(Source data)
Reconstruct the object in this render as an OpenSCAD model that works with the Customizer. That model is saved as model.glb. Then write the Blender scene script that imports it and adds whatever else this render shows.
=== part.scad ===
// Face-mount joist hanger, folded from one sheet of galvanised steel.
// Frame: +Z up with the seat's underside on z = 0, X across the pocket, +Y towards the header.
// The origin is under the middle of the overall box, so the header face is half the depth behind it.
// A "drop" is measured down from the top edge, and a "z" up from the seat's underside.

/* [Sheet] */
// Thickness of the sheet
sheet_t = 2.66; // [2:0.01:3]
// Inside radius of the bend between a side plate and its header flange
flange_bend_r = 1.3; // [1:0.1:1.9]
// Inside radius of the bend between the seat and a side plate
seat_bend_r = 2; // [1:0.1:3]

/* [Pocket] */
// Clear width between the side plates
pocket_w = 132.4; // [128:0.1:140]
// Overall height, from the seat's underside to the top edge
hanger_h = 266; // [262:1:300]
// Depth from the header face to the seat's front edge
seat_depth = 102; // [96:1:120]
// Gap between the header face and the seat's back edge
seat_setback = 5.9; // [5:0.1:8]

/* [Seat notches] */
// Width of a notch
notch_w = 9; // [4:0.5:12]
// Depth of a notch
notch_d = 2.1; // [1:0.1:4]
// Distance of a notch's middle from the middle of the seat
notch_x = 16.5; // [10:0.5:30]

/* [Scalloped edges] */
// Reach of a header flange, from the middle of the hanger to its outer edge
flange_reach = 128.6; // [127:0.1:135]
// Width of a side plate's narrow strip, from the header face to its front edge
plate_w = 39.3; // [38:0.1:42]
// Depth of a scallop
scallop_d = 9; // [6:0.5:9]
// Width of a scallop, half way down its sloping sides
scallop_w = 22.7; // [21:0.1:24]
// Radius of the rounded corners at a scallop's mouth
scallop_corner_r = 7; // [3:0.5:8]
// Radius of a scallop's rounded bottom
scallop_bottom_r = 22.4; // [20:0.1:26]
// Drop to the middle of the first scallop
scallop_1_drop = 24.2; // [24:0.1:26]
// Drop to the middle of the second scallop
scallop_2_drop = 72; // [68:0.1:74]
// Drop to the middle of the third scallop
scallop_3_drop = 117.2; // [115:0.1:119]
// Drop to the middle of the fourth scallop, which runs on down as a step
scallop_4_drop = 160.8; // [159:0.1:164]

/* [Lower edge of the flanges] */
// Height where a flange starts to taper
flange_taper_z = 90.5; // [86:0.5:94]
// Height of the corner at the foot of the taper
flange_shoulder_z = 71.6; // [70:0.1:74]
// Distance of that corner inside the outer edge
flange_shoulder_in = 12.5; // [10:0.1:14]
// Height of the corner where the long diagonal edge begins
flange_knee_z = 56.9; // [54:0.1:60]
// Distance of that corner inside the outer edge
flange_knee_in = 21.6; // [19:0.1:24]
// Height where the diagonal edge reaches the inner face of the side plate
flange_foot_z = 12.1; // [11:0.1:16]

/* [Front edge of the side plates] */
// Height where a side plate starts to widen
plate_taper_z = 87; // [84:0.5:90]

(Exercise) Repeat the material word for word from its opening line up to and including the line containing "seat_setback = 5.9; // [5:0.1:8]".

(Exercise output)
Reconstruct the object in this render as an OpenSCAD model that works with the Customizer. That model is saved as model.glb. Then write the Blender scene script that imports it and adds whatever else this render shows.
=== part.scad ===
// Face-mount joist hanger, folded from one sheet of galvanised steel.
// Frame: +Z up with the seat's underside on z = 0, X across the pocket, +Y towards the header.
// The origin is under the middle of the overall box, so the header face is half the depth behind it.
// A "drop" is measured down from the top edge, and a "z" up from the seat's underside.

/* [Sheet] */
// Thickness of the sheet
sheet_t = 2.66; // [2:0.01:3]
// Inside radius of the bend between a side plate and its header flange
flange_bend_r = 1.3; // [1:0.1:1.9]
// Inside radius of the bend between the seat and a side plate
seat_bend_r = 2; // [1:0.1:3]

/* [Pocket] */
// Clear width between the side plates
pocket_w = 132.4; // [128:0.1:140]
// Overall height, from the seat's underside to the top edge
hanger_h = 266; // [262:1:300]
// Depth from the header face to the seat's front edge
seat_depth = 102; // [96:1:120]
// Gap between the header face and the seat's back edge
seat_setback = 5.9; // [5:0.1:8]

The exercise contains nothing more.